“In giorno di sabato Gesù passava per i campi di grano, e i discepoli, camminando, cominciarono a strappare le spighe. I farisei gli dissero: «Vedi, perché essi fanno di sabato quel che non è permesso?»”.
Certi brani del Vangelo sono rivoluzionari ed è per questo che sono pericolosi. Infatti una rivoluzione può cominciare con il piede giusto e finire con quello sbagliato. Ciò che Gesù sta cercando di inculcare agli scribi e ai farisei è che la potenza della Legge, del sabato, delle pratiche di Israele stanno nella loro capacità pedagogica di educare alla libertà e non nel sostituirsi ad essa.
Infatti c’è un uso della Legge, del sabato e della tradizione che serve a toglierci dall’imbarazzo di essere liberi, mentre, ad esempio, il sabato è istituito da Dio per ricordare a ciascuno di noi che siamo liberi. Ed è tanto vera questa libertà che almeno un giorno alla settimana noi non siamo sotto la dittatura del fare. Ma se questa intenzione di fondo viene dimenticata, anche il sabato può trasformarsi nell’ennesima cosa oppressiva che popola la nostra vita.

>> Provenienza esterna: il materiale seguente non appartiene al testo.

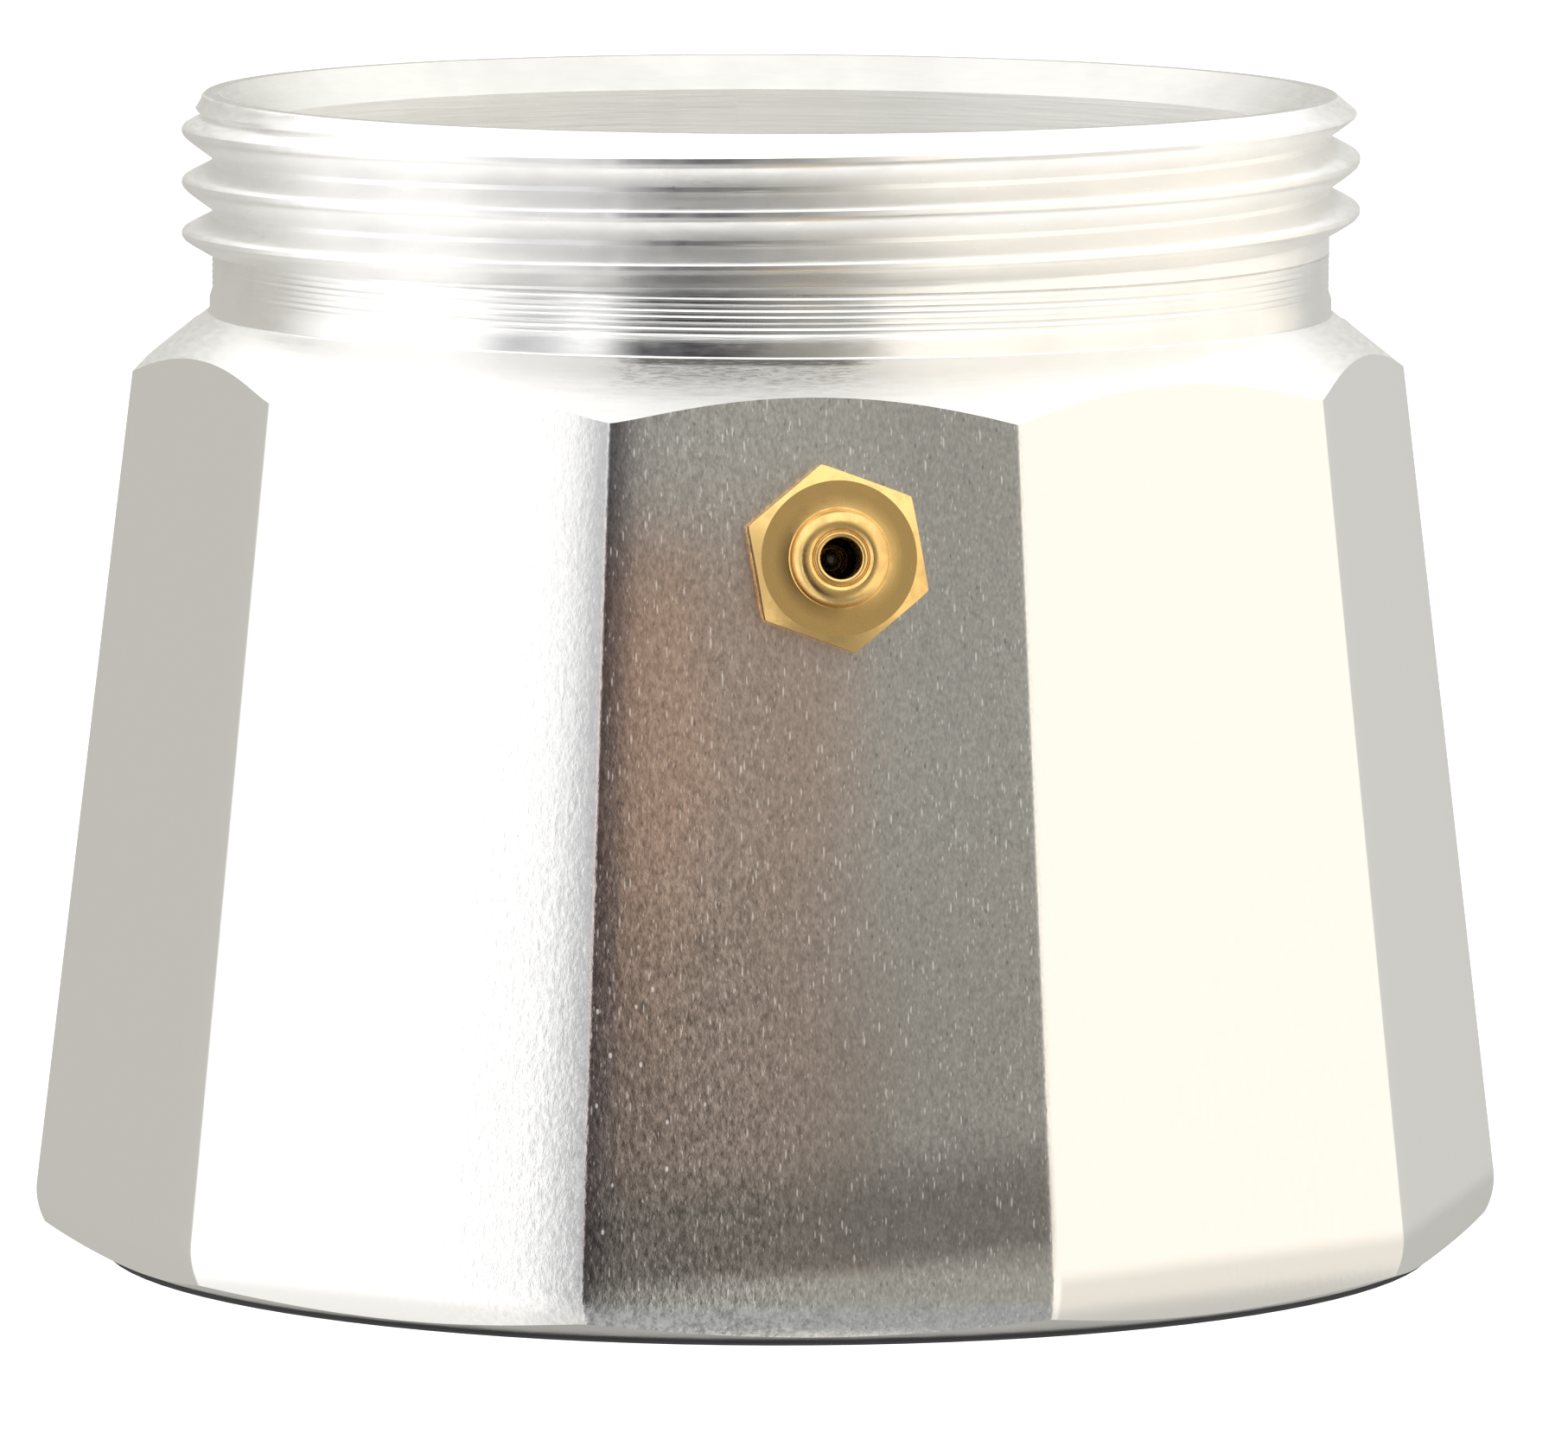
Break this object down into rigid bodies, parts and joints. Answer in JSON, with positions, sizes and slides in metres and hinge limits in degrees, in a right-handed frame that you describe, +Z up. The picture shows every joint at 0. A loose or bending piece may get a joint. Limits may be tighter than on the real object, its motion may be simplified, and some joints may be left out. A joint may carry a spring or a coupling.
{
  "type": "moka pot boiler with safety valve",
  "caption": "Faceted, tapered moka pot boiler with a turned, threaded neck, an open mouth and a brass safety valve screwed into one facet.",
  "frame": {"origin": "centre of the flat foot that the boiler stands on", "axes": "+Z up along the boiler's axis to the rim; -Y towards the facet that carries the safety valve; +X to the right of that facet, through two facet edges"},
  "size_m": [0.0842, 0.0801, 0.0663],
  "materials": {
    "cast_aluminium": "polished cast facets with a fine orange-peel and brush marks, lathe-turned shoulder, neck and mouth",
    "brass": "turned brass, slightly tarnished",
    "fibre": "pressed fibre, matte",
    "ball_steel": "polished stainless ball",
    "spring_steel": "drawn stainless wire"
  },
  "bodies": {
    "boiler": {"boiler_body": "cast_aluminium", "valve_body": "brass", "valve_sealing_washer": "fibre", "valve_seat_bush": "brass", "valve_spring": "spring_steel"},
    "ball": {"valve_ball": "ball_steel"}
  },
  "joints": [
    {"name": "valve_ball_lift", "type": "slide", "parent": "boiler", "child": "ball", "axis": [0, -0.9936, 0.1134], "range_m": [0, 0.001], "stiffness_N_per_m": 600, "springref_m": -0.0019, "deforming": ["valve_spring"]}
  ]
}
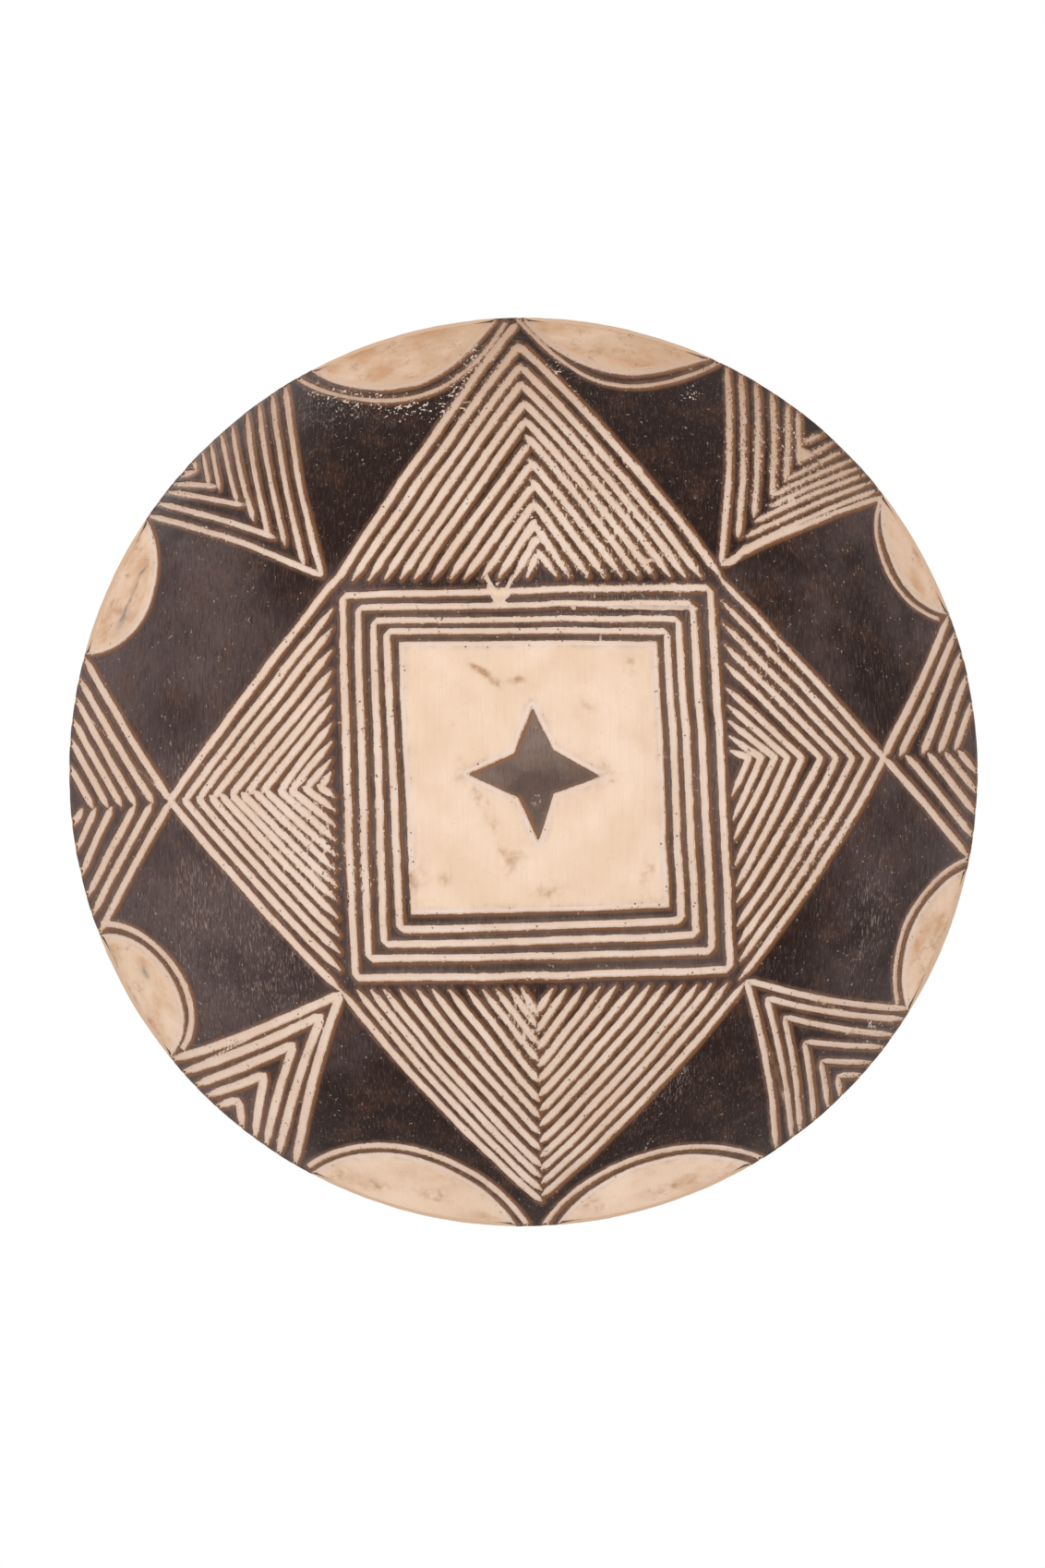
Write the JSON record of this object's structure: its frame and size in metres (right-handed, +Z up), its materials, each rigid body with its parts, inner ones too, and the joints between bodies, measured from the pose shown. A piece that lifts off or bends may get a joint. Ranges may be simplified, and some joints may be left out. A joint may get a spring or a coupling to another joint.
{
  "type": "carved wooden bowl",
  "caption": "Wide shallow hand-carved wooden bowl, blackened outside, with chevron fans, a nested square and a star cut through to the pale wood.",
  "frame": {"origin": "centre of the flat underside that the bowl stands on", "axes": "+Z up through the mouth, the bowl's axis; -Y towards the front triangle of the carving, +X to its right as seen from below"},
  "size_m": [0.5387, 0.5387, 0.144],
  "materials": {
    "pale_wood": "bare cut wood, fine grain, brown stains",
    "blackened_wood": "burnt black, faint grain, low sheen",
    "blackened_bands": "burnt black, faint grain, low sheen",
    "brown_ridges": "burnt brown-black, thin and worn",
    "worn_star": "blackened, worn grey where it rests",
    "dark_lip": "dark, worn pale in places"
  },
  "bodies": {
    "root": {"back_chevrons": "blackened_wood", "back_left_corner_chevrons": "blackened_wood", "back_left_panel": "blackened_wood", "back_right_corner_chevrons": "blackened_wood", "back_right_panel": "blackened_wood", "bowl_body": "pale_wood", "centre_star": "worn_star", "front_chevrons": "blackened_wood", "front_left_corner_chevrons": "blackened_wood", "front_left_panel": "blackened_wood", "front_right_corner_chevrons": "blackened_wood", "front_right_panel": "blackened_wood", "left_back_panel": "blackened_wood", "left_chevrons": "blackened_wood", "left_front_panel": "blackened_wood", "left_rim_chevrons": "blackened_wood", "right_back_panel": "blackened_wood", "right_chevrons": "blackened_wood", "right_front_panel": "blackened_wood", "right_rim_chevrons": "blackened_wood", "rim_lip": "dark_lip", "scallop_ridges": "brown_ridges", "square_bands": "blackened_bands"}
  },
  "joints": []
}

Anzi, è forse questo il rigetto della religione che si ha nel nostro tempo: abbiamo trasmesso una fede fatta di precetti, di regole, di moralismi offuscando completamente la luce e il messaggio di fondo del Vangelo che è fatto di gioia e di libertà. Ma è anche vero che a volte in nome della gioia e della libertà si butta a mare tutto trasformando Gesù non più nel Messia ma in una versione caricaturale di qualche guru profumato di autorealizzazione e benessere.
La verità è che Gesù vuole restituire il sabato al suo vero significato donando un gusto diverso a chi già l’osserva e donando un’opportunità a chi se l’è perso per strada. Se vuoi essere felice devi imparare a tenere una direzione, ma ricordati che non basta mantenere una direzione per essere felici. È in questo doppio limite che si mantiene un sano realismo cristiano. Solo così la rivoluzione del Vangelo non diventa tragedia ma vero cambiamento.